- WORK INSTRUCTIONS -
Each entry below is to be extracted exactly.

- EXCERPTED RECORDS -
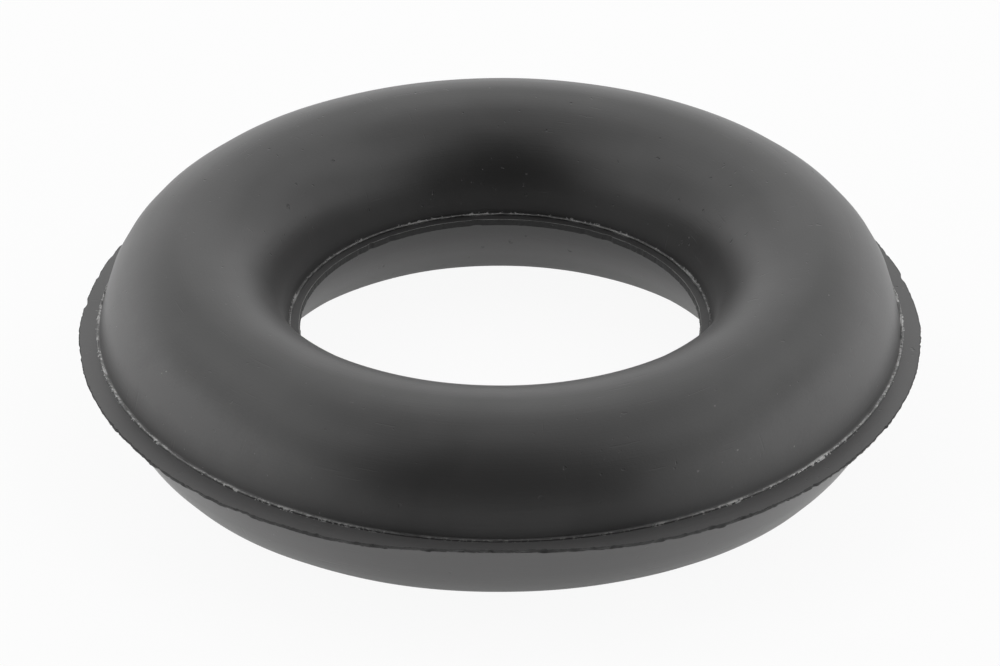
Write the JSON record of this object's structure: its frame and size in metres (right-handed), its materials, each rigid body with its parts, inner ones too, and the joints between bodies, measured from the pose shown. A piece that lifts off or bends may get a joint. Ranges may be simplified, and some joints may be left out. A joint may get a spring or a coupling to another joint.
{
  "type": "exhaust hanger",
  "caption": "Round rubber ring that hangs an exhaust pipe: a fat oval section with a thin moulding flash round its outside and inside its eye.",
  "frame": {"origin": "centre of the eye, on the parting plane at half the ring's height", "axes": "+Z along the axis of the ring; X and Y lie in the parting plane"},
  "size_m": [0.066, 0.0652, 0.0158],
  "materials": {
    "rubber": "satin black moulded rubber with a slight bloom, fine pits and torn flash edges"
  },
  "bodies": {
    "root": {"rubber_ring": "rubber"}
  },
  "joints": []
}
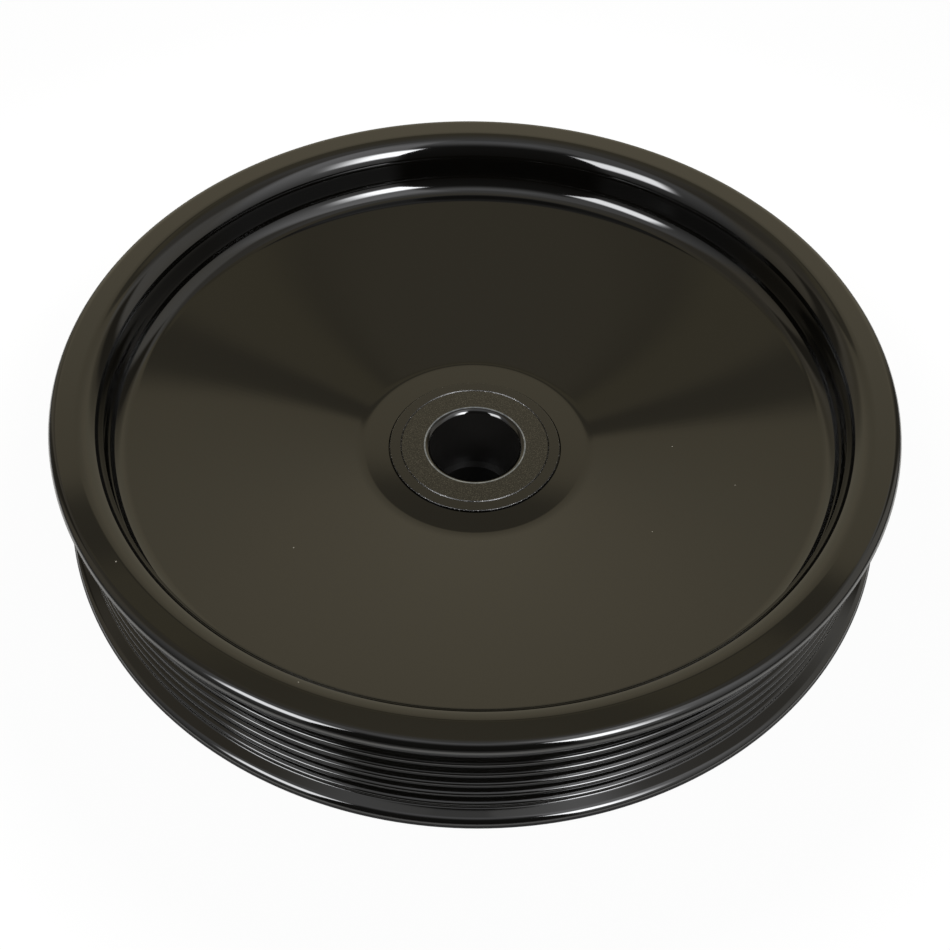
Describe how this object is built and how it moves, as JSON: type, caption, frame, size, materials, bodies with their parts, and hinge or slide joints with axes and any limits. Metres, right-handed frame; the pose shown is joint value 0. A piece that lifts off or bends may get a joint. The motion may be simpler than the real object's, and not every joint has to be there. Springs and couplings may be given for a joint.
{
  "type": "power steering pump pulley",
  "caption": "Round belt pulley of folded sheet steel with a dished web, a double top flange, a grooved belt face and a turned hub that presses onto the pump's shaft.",
  "frame": {"origin": "centre of the hub's outer end face, on which the part stands", "axes": "+Z along the bore axis, from the hub's outer end to the pump side; the part is round about Z"},
  "size_m": [0.1702, 0.1702, 0.0461],
  "materials": {
    "shell_enamel": "smooth gloss black enamel over steel",
    "hub_enamel": "thin black enamel over a grainy turned face, with a bare bright bevel at the bore"
  },
  "bodies": {
    "root": {"pulley_shell": "shell_enamel", "hub": "hub_enamel"}
  },
  "joints": []
}
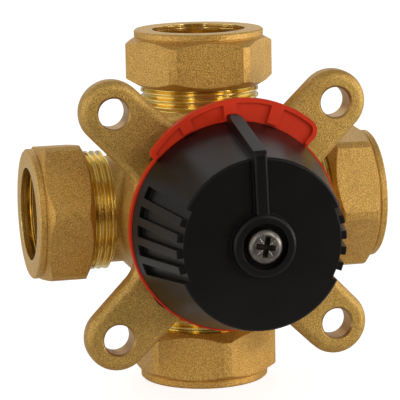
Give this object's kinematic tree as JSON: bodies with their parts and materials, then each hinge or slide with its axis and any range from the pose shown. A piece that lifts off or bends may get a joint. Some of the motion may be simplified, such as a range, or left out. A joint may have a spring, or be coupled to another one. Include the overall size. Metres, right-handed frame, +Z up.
{
  "type": "four-way rotary mixing valve",
  "caption": "Forged brass rotary mixing valve with crossed compression ends, diagonal fixing lugs, a red scale ring and a black pointer knob.",
  "frame": {"origin": "centre of the bottom port's mouth, at the end face of its nut", "axes": "+Z up through the top port, +X through the right port as seen from the knob, and the spindle axis along -Y towards the knob"},
  "size_m": [0.108, 0.0947, 0.108],
  "materials": {
    "forged_brass": "sandblasted forging, machined threads and bores",
    "turned_brass": "turned, bright",
    "black_plastic": "semi-matt moulded",
    "red_plastic": "satin moulded",
    "steel": "plated or stainless, turned",
    "seal_rubber": "smooth",
    "white_plastic": "low-friction washer"
  },
  "bodies": {
    "valve": {"valve_body": "forged_brass", "front_cover": "turned_brass", "cover_o_ring": "seal_rubber", "cover_screws": "steel", "scale_carrier": "black_plastic", "scale_ring": "red_plastic"},
    "control": {"knob": "black_plastic", "knob_screw": "steel", "spindle": "steel", "rotor": "turned_brass", "spindle_o_ring_inner": "seal_rubber", "spindle_o_ring_outer": "seal_rubber", "thrust_washer": "white_plastic", "spindle_clip": "steel"},
    "olive_top_ring": {"olive_top": "turned_brass"},
    "nut_top_hex": {"nut_top": "forged_brass"},
    "olive_right_ring": {"olive_right": "turned_brass"},
    "nut_right_hex": {"nut_right": "forged_brass"},
    "olive_bottom_ring": {"olive_bottom": "turned_brass"},
    "nut_bottom_hex": {"nut_bottom": "forged_brass"},
    "olive_left_ring": {"olive_left": "turned_brass"},
    "nut_left_hex": {"nut_left": "forged_brass"}
  },
  "joints": [
    {"name": "knob_turn", "type": "hinge", "parent": "valve", "child": "control", "pos_m": [0, 0, 0.054], "axis": [0, -1, 0], "range_deg": [-45, 45]},
    {"name": "olive_top_slide", "type": "slide", "parent": "valve", "child": "olive_top_ring", "axis": [0, 0, 1], "range_m": [0, 0.007]},
    {"name": "nut_top_turn", "type": "hinge", "parent": "olive_top_ring", "child": "nut_top_hex", "pos_m": [0, 0, 0.108], "axis": [0, 0, 1], "range_deg": [0, 1260]},
    {"name": "olive_right_slide", "type": "slide", "parent": "valve", "child": "olive_right_ring", "axis": [1, 0, 0], "range_m": [0, 0.007]},
    {"name": "nut_right_turn", "type": "hinge", "parent": "olive_right_ring", "child": "nut_right_hex", "pos_m": [0.054, 0, 0.054], "axis": [1, 0, 0], "range_deg": [0, 1260]},
    {"name": "olive_bottom_slide", "type": "slide", "parent": "valve", "child": "olive_bottom_ring", "axis": [0, 0, -1], "range_m": [0, 0.007]},
    {"name": "nut_bottom_turn", "type": "hinge", "parent": "olive_bottom_ring", "child": "nut_bottom_hex", "pos_m": [0, 0, 0], "axis": [0, 0, -1], "range_deg": [0, 1260]},
    {"name": "olive_left_slide", "type": "slide", "parent": "valve", "child": "olive_left_ring", "axis": [-1, 0, 0], "range_m": [0, 0.007]},
    {"name": "nut_left_turn", "type": "hinge", "parent": "olive_left_ring", "child": "nut_left_hex", "pos_m": [-0.054, 0, 0.054], "axis": [-1, 0, 0], "range_deg": [0, 1260]}
  ],
  "couplings": [
    {"joint": "olive_top_slide", "follows": "nut_top_turn", "m_per_rad": 0.00031831},
    {"joint": "olive_right_slide", "follows": "nut_right_turn", "m_per_rad": 0.00031831},
    {"joint": "olive_bottom_slide", "follows": "nut_bottom_turn", "m_per_rad": 0.00031831},
    {"joint": "olive_left_slide", "follows": "nut_left_turn", "m_per_rad": 0.00031831}
  ]
}
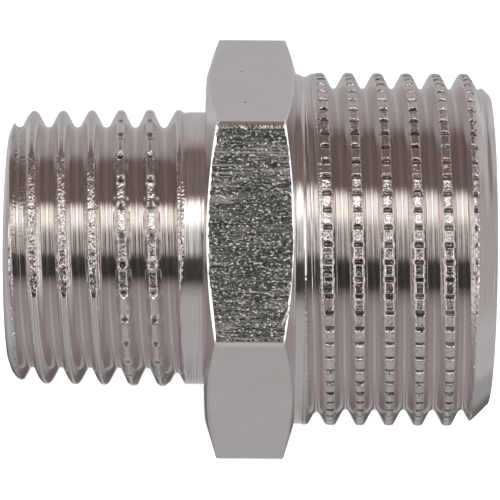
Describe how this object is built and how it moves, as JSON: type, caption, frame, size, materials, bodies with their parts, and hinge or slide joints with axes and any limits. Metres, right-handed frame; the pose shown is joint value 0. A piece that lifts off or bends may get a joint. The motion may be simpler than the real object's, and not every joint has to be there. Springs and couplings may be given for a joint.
{
  "type": "reducing hex nipple",
  "caption": "Nickel-plated brass reducing hex nipple: notched male pipe threads at both ends, a spanner hexagon between them, and a stepped bore.",
  "frame": {"origin": "on the bore's axis, half way along the hexagon", "axes": "+X along the bore towards the 3/8 end, +Z out of one hexagon flat, +Y towards a hexagon corner"},
  "size_m": [0.0221, 0.0194, 0.017],
  "materials": {
    "nickel_plated_brass": "nickel plated over machined brass"
  },
  "bodies": {
    "root": {"quarter_inch_male_end": "nickel_plated_brass", "hex_collar": "nickel_plated_brass", "three_eighths_male_end": "nickel_plated_brass"}
  },
  "joints": []
}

- SOLUTION -
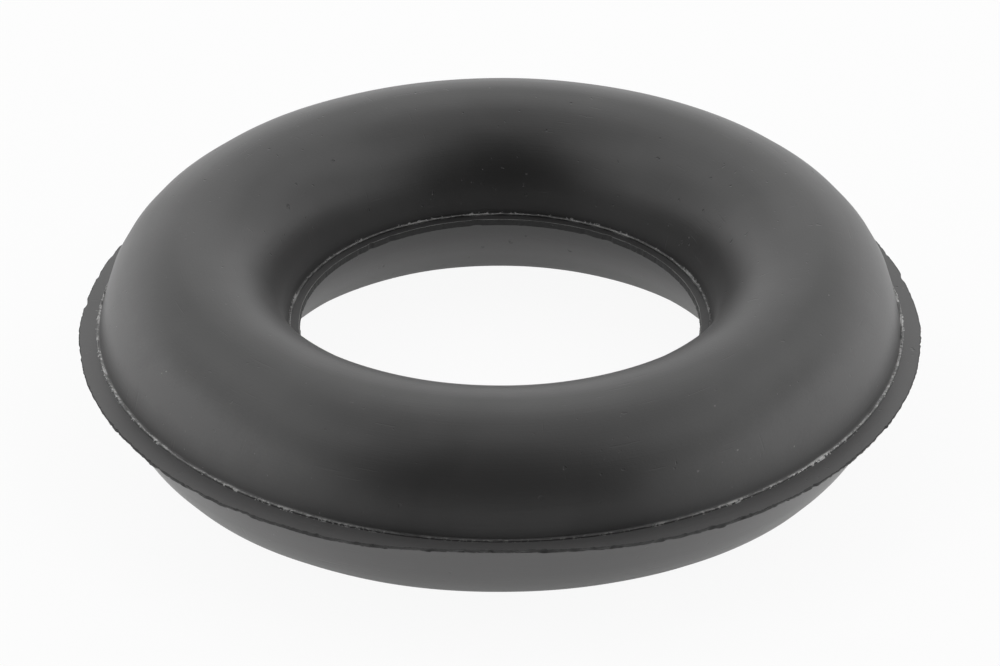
Write the JSON record of this object's structure: its frame and size in metres (right-handed), its materials, each rigid body with its parts, inner ones too, and the joints between bodies, measured from the pose shown. A piece that lifts off or bends may get a joint. Ranges may be simplified, and some joints may be left out. A joint may get a spring or a coupling to another joint.
{
  "type": "exhaust hanger",
  "caption": "Round rubber ring that hangs an exhaust pipe: a fat oval section with a thin moulding flash round its outside and inside its eye.",
  "frame": {"origin": "centre of the eye, on the parting plane at half the ring's height", "axes": "+Z along the axis of the ring; X and Y lie in the parting plane"},
  "size_m": [0.066, 0.0652, 0.0158],
  "materials": {
    "rubber": "satin black moulded rubber with a slight bloom, fine pits and torn flash edges"
  },
  "bodies": {
    "root": {"rubber_ring": "rubber"}
  },
  "joints": []
}
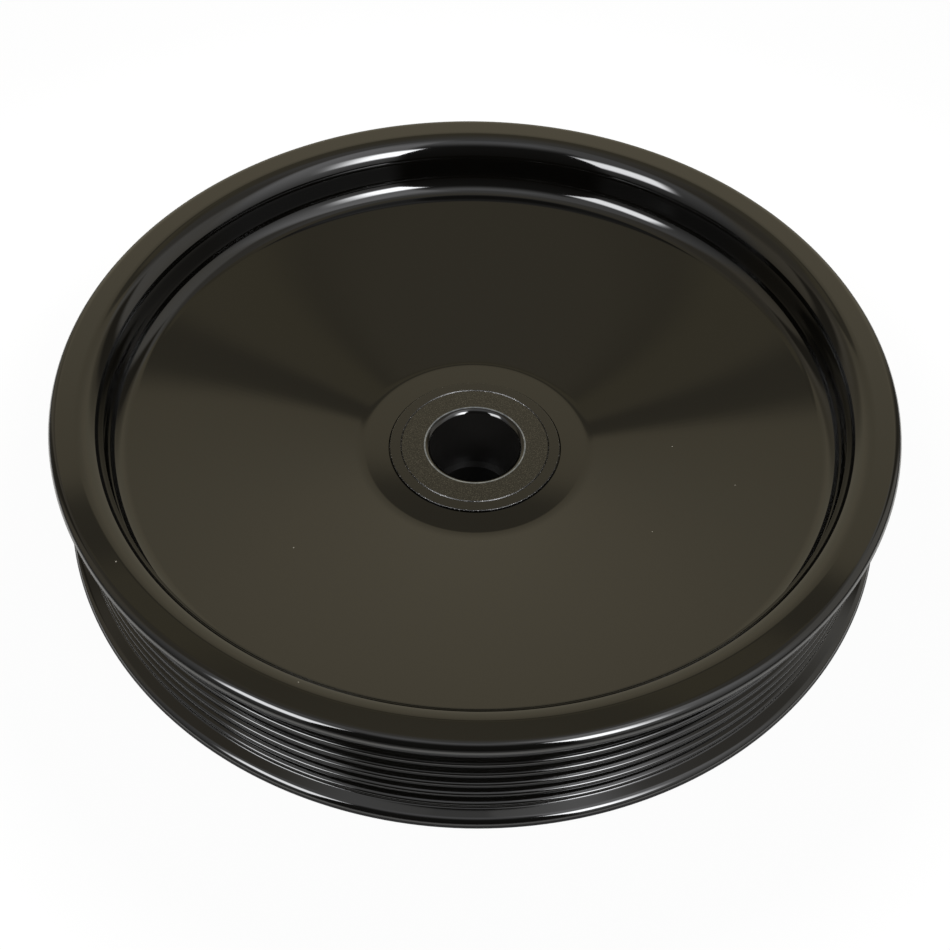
Describe how this object is built and how it moves, as JSON: type, caption, frame, size, materials, bodies with their parts, and hinge or slide joints with axes and any limits. Metres, right-handed frame; the pose shown is joint value 0. A piece that lifts off or bends may get a joint. The motion may be simpler than the real object's, and not every joint has to be there. Springs and couplings may be given for a joint.
{
  "type": "power steering pump pulley",
  "caption": "Round belt pulley of folded sheet steel with a dished web, a double top flange, a grooved belt face and a turned hub that presses onto the pump's shaft.",
  "frame": {"origin": "centre of the hub's outer end face, on which the part stands", "axes": "+Z along the bore axis, from the hub's outer end to the pump side; the part is round about Z"},
  "size_m": [0.1702, 0.1702, 0.0461],
  "materials": {
    "shell_enamel": "smooth gloss black enamel over steel",
    "hub_enamel": "thin black enamel over a grainy turned face, with a bare bright bevel at the bore"
  },
  "bodies": {
    "root": {"pulley_shell": "shell_enamel", "hub": "hub_enamel"}
  },
  "joints": []
}
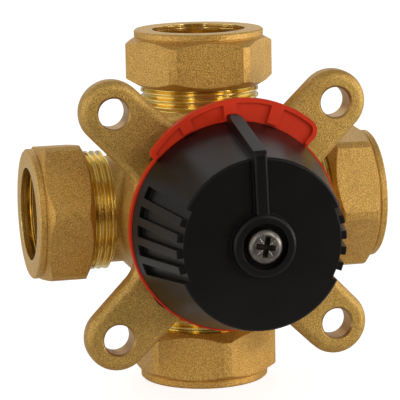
Give this object's kinematic tree as JSON: bodies with their parts and materials, then each hinge or slide with its axis and any range from the pose shown. A piece that lifts off or bends may get a joint. Some of the motion may be simplified, such as a range, or left out. A joint may have a spring, or be coupled to another one. Include the overall size. Metres, right-handed frame, +Z up.
{
  "type": "four-way rotary mixing valve",
  "caption": "Forged brass rotary mixing valve with crossed compression ends, diagonal fixing lugs, a red scale ring and a black pointer knob.",
  "frame": {"origin": "centre of the bottom port's mouth, at the end face of its nut", "axes": "+Z up through the top port, +X through the right port as seen from the knob, and the spindle axis along -Y towards the knob"},
  "size_m": [0.108, 0.0947, 0.108],
  "materials": {
    "forged_brass": "sandblasted forging, machined threads and bores",
    "turned_brass": "turned, bright",
    "black_plastic": "semi-matt moulded",
    "red_plastic": "satin moulded",
    "steel": "plated or stainless, turned",
    "seal_rubber": "smooth",
    "white_plastic": "low-friction washer"
  },
  "bodies": {
    "valve": {"valve_body": "forged_brass", "front_cover": "turned_brass", "cover_o_ring": "seal_rubber", "cover_screws": "steel", "scale_carrier": "black_plastic", "scale_ring": "red_plastic"},
    "control": {"knob": "black_plastic", "knob_screw": "steel", "spindle": "steel", "rotor": "turned_brass", "spindle_o_ring_inner": "seal_rubber", "spindle_o_ring_outer": "seal_rubber", "thrust_washer": "white_plastic", "spindle_clip": "steel"},
    "olive_top_ring": {"olive_top": "turned_brass"},
    "nut_top_hex": {"nut_top": "forged_brass"},
    "olive_right_ring": {"olive_right": "turned_brass"},
    "nut_right_hex": {"nut_right": "forged_brass"},
    "olive_bottom_ring": {"olive_bottom": "turned_brass"},
    "nut_bottom_hex": {"nut_bottom": "forged_brass"},
    "olive_left_ring": {"olive_left": "turned_brass"},
    "nut_left_hex": {"nut_left": "forged_brass"}
  },
  "joints": [
    {"name": "knob_turn", "type": "hinge", "parent": "valve", "child": "control", "pos_m": [0, 0, 0.054], "axis": [0, -1, 0], "range_deg": [-45, 45]},
    {"name": "olive_top_slide", "type": "slide", "parent": "valve", "child": "olive_top_ring", "axis": [0, 0, 1], "range_m": [0, 0.007]},
    {"name": "nut_top_turn", "type": "hinge", "parent": "olive_top_ring", "child": "nut_top_hex", "pos_m": [0, 0, 0.108], "axis": [0, 0, 1], "range_deg": [0, 1260]},
    {"name": "olive_right_slide", "type": "slide", "parent": "valve", "child": "olive_right_ring", "axis": [1, 0, 0], "range_m": [0, 0.007]},
    {"name": "nut_right_turn", "type": "hinge", "parent": "olive_right_ring", "child": "nut_right_hex", "pos_m": [0.054, 0, 0.054], "axis": [1, 0, 0], "range_deg": [0, 1260]},
    {"name": "olive_bottom_slide", "type": "slide", "parent": "valve", "child": "olive_bottom_ring", "axis": [0, 0, -1], "range_m": [0, 0.007]},
    {"name": "nut_bottom_turn", "type": "hinge", "parent": "olive_bottom_ring", "child": "nut_bottom_hex", "pos_m": [0, 0, 0], "axis": [0, 0, -1], "range_deg": [0, 1260]},
    {"name": "olive_left_slide", "type": "slide", "parent": "valve", "child": "olive_left_ring", "axis": [-1, 0, 0], "range_m": [0, 0.007]},
    {"name": "nut_left_turn", "type": "hinge", "parent": "olive_left_ring", "child": "nut_left_hex", "pos_m": [-0.054, 0, 0.054], "axis": [-1, 0, 0], "range_deg": [0, 1260]}
  ],
  "couplings": [
    {"joint": "olive_top_slide", "follows": "nut_top_turn", "m_per_rad": 0.00031831},
    {"joint": "olive_right_slide", "follows": "nut_right_turn", "m_per_rad": 0.00031831},
    {"joint": "olive_bottom_slide", "follows": "nut_bottom_turn", "m_per_rad": 0.00031831},
    {"joint": "olive_left_slide", "follows": "nut_left_turn", "m_per_rad": 0.00031831}
  ]
}
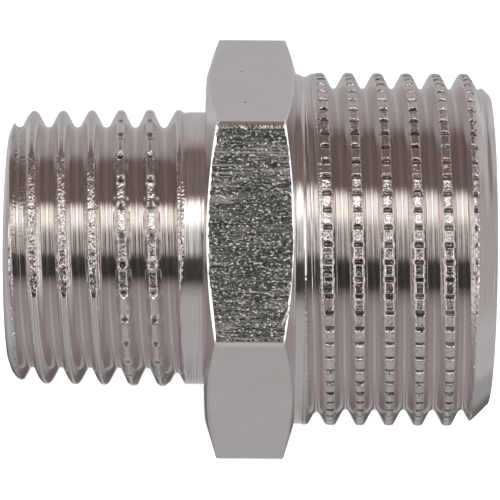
Describe how this object is built and how it moves, as JSON: type, caption, frame, size, materials, bodies with their parts, and hinge or slide joints with axes and any limits. Metres, right-handed frame; the pose shown is joint value 0. A piece that lifts off or bends may get a joint. The motion may be simpler than the real object's, and not every joint has to be there. Springs and couplings may be given for a joint.
{
  "type": "reducing hex nipple",
  "caption": "Nickel-plated brass reducing hex nipple: notched male pipe threads at both ends, a spanner hexagon between them, and a stepped bore.",
  "frame": {"origin": "on the bore's axis, half way along the hexagon", "axes": "+X along the bore towards the 3/8 end, +Z out of one hexagon flat, +Y towards a hexagon corner"},
  "size_m": [0.0221, 0.0194, 0.017],
  "materials": {
    "nickel_plated_brass": "nickel plated over machined brass"
  },
  "bodies": {
    "root": {"quarter_inch_male_end": "nickel_plated_brass", "hex_collar": "nickel_plated_brass", "three_eighths_male_end": "nickel_plated_brass"}
  },
  "joints": []
}